Mr. Holmes supported the resolution, which was approved. Mr. White said any complaints about the prison should be handled by the Legislature's Joint Prison Oversight Committee, which he chairs.

Mr. Holmes said members of Mr. White's committee "do nothing" and added: "I don't care who gets mad… . I'm not scared of nobody in here."

Mr. White took issue with the statement and the two faced off from microphones at the front of the House chamber, the Associated Press reports.

"You go to hell," Mr. Holmes told Mr. White.

"You go there, too," Mr. White replied.

"Go straight to hell," Mr. Holmes snapped back.
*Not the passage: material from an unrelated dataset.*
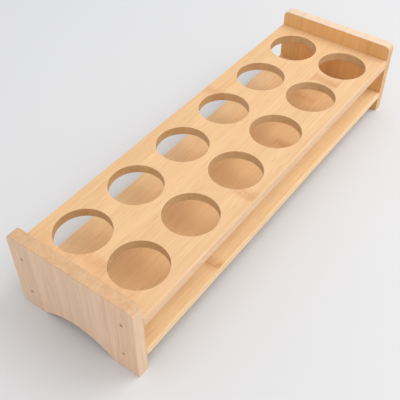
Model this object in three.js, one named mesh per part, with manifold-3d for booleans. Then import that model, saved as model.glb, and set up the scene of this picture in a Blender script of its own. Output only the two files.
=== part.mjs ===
// A two-row egg rack for a kitchen counter. A drilled egg board and a plain lower shelf run between
// two end panels, which stand on two feet each. Small steel nails, driven through the end panels
// into the ends of both boards, hold the rack together.
// Units are millimetres. +X runs along the rack, -Y is its front and +Z is up. The origin is at the
// middle of the footprint, on the surface that the rack stands on.

import * as THREE from 'three';
import { mergeVertices } from 'three/addons/utils/BufferGeometryUtils.js';
import Module from 'manifold-3d';

// Both boards
const boardLength = 329;
const boardWidth = 104.4;
const boardEasing = 0.8;

// Egg board
const eggBoardThickness = 8.4;
const eggBoardTop = 54;
const eggHoleDiameter = 40;
const eggHolesPerRow = 6;
const eggHolePitch = 54;
const eggRowSpacing = 48;
const eggHoleEasing = 0.5;
const eggHoleUndersideEasing = 1.4;

// Lower shelf
const shelfThickness = 6.4;
const shelfTop = 20.5;

// End panels
const panelThickness = 9;
const panelHeight = 67.3;
const panelCornerRadius = 5;
const panelEasing = 0.5;
const archHalfWidth = 30;
const archRise = 10.8;

// Nails, one near each corner of both boards at each end
const nailLength = 22;
const nailShankRadius = 0.6;
const nailHeadRadius = 0.9;
const nailHeadHeight = 0.8;
const nailNeckHeight = 0.8;
const nailPointLength = 2.4;
const nailHeadDepth = 0.4;
const eggBoardNailInset = 10.2;
const shelfNailInset = 11.8;
const nailDrop = 1;
const nailClearance = 0.2;

// Fineness of the round faces
const eggHoleSides = 40;
const nailSides = 12;
const outlineArcSteps = 14;
const boardEasingSteps = 2;
const panelEasingSteps = 2;

// How far a cutter reaches past the face that it opens
const cutterOverrun = 1;

const eggBoardMiddle = eggBoardTop - eggBoardThickness / 2;
const shelfMiddle = shelfTop - shelfThickness / 2;
const eggBoardNailOffset = boardWidth / 2 - eggBoardNailInset;
const shelfNailOffset = boardWidth / 2 - shelfNailInset;
const rightAngle = Math.PI / 2;

const wasm = await Module();
wasm.setup();

// Materials: bamboo that darkens a little from the top board to the shelf, and plain steel wire.
const eggBoardBamboo = new THREE.MeshStandardMaterial({ color: 0xeec694, roughness: 0.55, metalness: 0 });
const shelfBamboo = new THREE.MeshStandardMaterial({ color: 0xe3b57f, roughness: 0.55, metalness: 0 });
const panelBamboo = new THREE.MeshStandardMaterial({ color: 0xe2bd92, roughness: 0.58, metalness: 0 });
const nailSteel = new THREE.MeshStandardMaterial({ color: 0x6b655e, roughness: 0.45, metalness: 1 });

// A closed geometry as a solid that can be joined and cut.
function toSolid(geometry) {
  const bare = geometry.clone();
  bare.deleteAttribute('normal');
  bare.deleteAttribute('uv');
  const merged = mergeVertices(bare);
  return new wasm.Manifold(new wasm.Mesh({
    numProp: 3,
    vertProperties: new Float32Array(merged.attributes.position.array),
    triVerts: new Uint32Array(merged.index.array),
  }));
}

// A solid as a geometry with flat faces.
function toGeometry(solid) {
  const mesh = solid.getMesh();
  const indexed = new THREE.BufferGeometry();
  indexed.setAttribute('position', new THREE.BufferAttribute(mesh.vertProperties, mesh.numProp));
  indexed.setIndex(new THREE.BufferAttribute(mesh.triVerts, 1));
  const flat = indexed.toNonIndexed();
  flat.computeVertexNormals();
  return flat;
}

// The first solid with each cutter taken out of it.
function cut(geometry, cutters) {
  const solid = cutters.reduce((rest, cutter) => rest.subtract(toSolid(cutter)), toSolid(geometry));
  return toGeometry(solid);
}

// Turns an outline drawn in Y and Z, and extruded along Z, so that it runs along X instead.
function turnAlongX(geometry) {
  const alongY = new THREE.Vector3(0, 1, 0);
  const alongZ = new THREE.Vector3(0, 0, 1);
  const alongX = new THREE.Vector3(1, 0, 0);
  return geometry.applyMatrix4(new THREE.Matrix4().makeBasis(alongY, alongZ, alongX));
}

// A board's cross-section: a flat rectangle with its four long edges eased.
function boardSection(thickness) {
  const y = boardWidth / 2 - boardEasing;
  const z = thickness / 2 - boardEasing;
  const section = new THREE.Shape();
  section.absarc(y, -z, boardEasing, -rightAngle, 0);
  section.absarc(y, z, boardEasing, 0, rightAngle);
  section.absarc(-y, z, boardEasing, rightAngle, 2 * rightAngle);
  section.absarc(-y, -z, boardEasing, 2 * rightAngle, 3 * rightAngle);
  return section;
}

// A plain board with square ends, centred on its own middle.
function boardBlank(thickness) {
  const options = { depth: boardLength, bevelEnabled: false, curveSegments: boardEasingSteps };
  const blank = new THREE.ExtrudeGeometry(boardSection(thickness), options);
  return turnAlongX(blank).translate(-boardLength / 2, 0, 0);
}

// A nail's outline from its point, on the axis at -nailLength, to its head at 0, grown by a gap.
function nailProfile(gap, reach) {
  const shank = nailShankRadius + gap;
  const head = nailHeadRadius + gap;
  return [
    new THREE.Vector2(0, -nailLength - gap),
    new THREE.Vector2(shank, -nailLength + nailPointLength - gap),
    new THREE.Vector2(shank, -nailHeadHeight - nailNeckHeight - gap),
    new THREE.Vector2(head, -nailHeadHeight - gap),
    new THREE.Vector2(head, reach),
    new THREE.Vector2(0, reach),
  ];
}

// A nail along X, with its head at the origin and its point towards -X.
function nailGeometry(gap = 0, reach = 0) {
  return new THREE.LatheGeometry(nailProfile(gap, reach), nailSides).rotateZ(-rightAngle);
}

// The hole that one nail leaves in an end panel and in a board's end.
function nailHole() {
  return nailGeometry(nailClearance, nailHeadDepth + cutterOverrun);
}

// How far a nail's head lies outside a board's end face.
const nailHeadX = panelThickness - nailHeadDepth;

// The four nail holes of a board, two in each end, in the board's own frame. Each lies a little
// below the middle of the board's thickness.
function boardNailHoles(nailOffset) {
  const holes = [];
  for (const end of [-1, 1]) {
    for (const side of [-1, 1]) {
      const hole = nailHole();
      if (end < 0) hole.rotateZ(Math.PI);
      hole.translate(end * (boardLength / 2 + nailHeadX), side * nailOffset, -nailDrop);
      holes.push(hole);
    }
  }
  return holes;
}

// A plug the shape of one egg hole: a cylinder that flares at both rims by their easings.
function eggHolePlug() {
  const radius = eggHoleDiameter / 2;
  const half = eggBoardThickness / 2;
  const topFlare = eggHoleEasing + cutterOverrun;
  const undersideFlare = eggHoleUndersideEasing + cutterOverrun;
  const profile = [
    new THREE.Vector2(0, -half - cutterOverrun),
    new THREE.Vector2(radius + undersideFlare, -half - cutterOverrun),
    new THREE.Vector2(radius, -half + eggHoleUndersideEasing),
    new THREE.Vector2(radius, half - eggHoleEasing),
    new THREE.Vector2(radius + topFlare, half + cutterOverrun),
    new THREE.Vector2(0, half + cutterOverrun),
  ];
  return new THREE.LatheGeometry(profile, eggHoleSides).rotateX(rightAngle);
}

// The plugs of both rows of egg holes, in the board's own frame.
function eggHolePlugs() {
  const plugs = [];
  for (let column = 0; column < eggHolesPerRow; column++) {
    const x = (column - (eggHolesPerRow - 1) / 2) * eggHolePitch;
    for (const row of [-1, 1]) {
      plugs.push(eggHolePlug().translate(x, row * eggRowSpacing / 2, 0));
    }
  }
  return plugs;
}

function eggBoard() {
  const cutters = [...eggHolePlugs(), ...boardNailHoles(eggBoardNailOffset)];
  const geometry = cut(boardBlank(eggBoardThickness), cutters);
  const mesh = new THREE.Mesh(geometry, eggBoardBamboo);
  mesh.name = 'egg_board';
  mesh.position.z = eggBoardMiddle;
  return mesh;
}

function lowerShelf() {
  const geometry = cut(boardBlank(shelfThickness), boardNailHoles(shelfNailOffset));
  const mesh = new THREE.Mesh(geometry, shelfBamboo);
  mesh.name = 'lower_shelf';
  mesh.position.z = shelfMiddle;
  return mesh;
}

// An end panel's outline: round top corners, and a low arch between two flat feet.
function panelOutline() {
  const side = boardWidth / 2;
  const corner = panelCornerRadius;
  const archRadius = (archHalfWidth ** 2 + archRise ** 2) / (2 * archRise);
  const archCentre = archRise - archRadius;
  const archSweep = Math.asin(archHalfWidth / archRadius);
  const outline = new THREE.Shape();
  outline.moveTo(-side, 0);
  outline.lineTo(-archHalfWidth, 0);
  outline.absarc(0, archCentre, archRadius, rightAngle + archSweep, rightAngle - archSweep, true);
  outline.lineTo(side, 0);
  outline.absarc(side - corner, panelHeight - corner, corner, 0, rightAngle);
  outline.absarc(corner - side, panelHeight - corner, corner, rightAngle, 2 * rightAngle);
  return outline;
}

// An end panel with every edge eased, from its inner face at X = 0 out to its thickness.
function panelBlank() {
  const blank = new THREE.ExtrudeGeometry(panelOutline(), {
    depth: panelThickness - 2 * panelEasing,
    bevelThickness: panelEasing,
    bevelSize: panelEasing,
    bevelOffset: -panelEasing,
    bevelSegments: panelEasingSteps,
    curveSegments: outlineArcSteps,
  });
  return turnAlongX(blank).translate(panelEasing, 0, 0);
}

// Where an end's four nails go, in the end's own frame.
function nailPlaces() {
  const rows = [
    { board: 'egg_board', offset: eggBoardNailOffset, z: eggBoardMiddle - nailDrop },
    { board: 'shelf', offset: shelfNailOffset, z: shelfMiddle - nailDrop },
  ];
  return rows.flatMap(({ board, offset, z }) => [-offset, offset].map((y) => (
    { board, position: new THREE.Vector3(nailHeadX, y, z) }
  )));
}

function endPanel(end) {
  const holes = nailPlaces().map(({ position }) => nailHole().translate(...position));
  const mesh = new THREE.Mesh(cut(panelBlank(), holes), panelBamboo);
  mesh.name = `${end}_end_panel`;
  return mesh;
}

function nail(name, position) {
  const mesh = new THREE.Mesh(nailGeometry(), nailSteel);
  mesh.name = name;
  mesh.position.copy(position);
  return mesh;
}

// One end of the rack: its panel and four nails. The left end is the right end turned half round.
function rackEnd(end) {
  const direction = end === 'left' ? -1 : 1;
  const group = new THREE.Group();
  group.add(endPanel(end));
  for (const { board, position } of nailPlaces()) {
    const row = direction * position.y < 0 ? 'front' : 'back';
    group.add(nail(`${end}_${board}_nail_${row}`, position));
  }
  group.position.x = direction * boardLength / 2;
  group.rotation.z = direction < 0 ? Math.PI : 0;
  return group;
}

const eggRack = new THREE.Group();
eggRack.add(eggBoard(), lowerShelf(), rackEnd('left'), rackEnd('right'));

export default eggRack;
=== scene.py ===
"""A bamboo egg rack: a drilled egg board and a plain shelf nailed between two end panels."""
import math

import bmesh
import bpy
from mathutils import Euler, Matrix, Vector


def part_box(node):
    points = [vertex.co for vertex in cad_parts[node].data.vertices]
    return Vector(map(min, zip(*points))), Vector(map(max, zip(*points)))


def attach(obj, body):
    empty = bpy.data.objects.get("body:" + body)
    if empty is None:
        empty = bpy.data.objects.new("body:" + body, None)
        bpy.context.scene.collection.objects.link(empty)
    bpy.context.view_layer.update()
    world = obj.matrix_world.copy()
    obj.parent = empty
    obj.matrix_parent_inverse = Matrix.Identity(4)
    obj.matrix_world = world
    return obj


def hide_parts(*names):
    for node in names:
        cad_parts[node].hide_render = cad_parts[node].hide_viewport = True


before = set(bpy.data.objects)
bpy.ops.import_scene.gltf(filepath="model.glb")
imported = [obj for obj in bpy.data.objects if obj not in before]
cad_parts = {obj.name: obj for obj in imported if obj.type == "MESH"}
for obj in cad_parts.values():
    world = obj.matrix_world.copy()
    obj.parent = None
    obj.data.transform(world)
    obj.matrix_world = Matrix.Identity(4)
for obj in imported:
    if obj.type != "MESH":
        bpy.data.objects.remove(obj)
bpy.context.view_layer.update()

MM = 0.001

# ---------------------------------------------------------------- sizes of the rack, in millimetres
HOLE_PITCH = 54.0
ROW_SPACING = 48.0
HOLE_RADIUS = 20.0
HOLES_PER_ROW = 6
HOLE_EASING = 0.5
HOLE_UNDERSIDE_EASING = 1.4
HOLE_QUARTER = 28            # segments in a quarter of an egg hole

BOARD_EASING = 0.8
BOARD_END_EASING = 0.3
EDGE_BAND = 1.2              # how far the handled, worn band runs in from an eased edge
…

Mr. White told House members afterward he was "sorry if I embarrassed any of you. But when a member stands up and tells a bald-faced lie to y'all, it's hard to accept it."

Byrd returns

Sen. Robert C. Byrd of West Virginia is back at work after having a cataract removed from his left eye.

Mr. Byrd, 82, had the 25-minute procedure performed Tuesday morning and returned to work the same afternoon, a spokeswoman said yesterday. The same procedure was performed on his right eye three months ago.

"He's feeling just fine," spokeswoman Ann Adler said.

Mr. Byrd, whose legislative career spans five decades, is the senior Democrat in the Senate and on the Appropriations Committee. He is an authority on Senate rules and traditions and constitutional matters.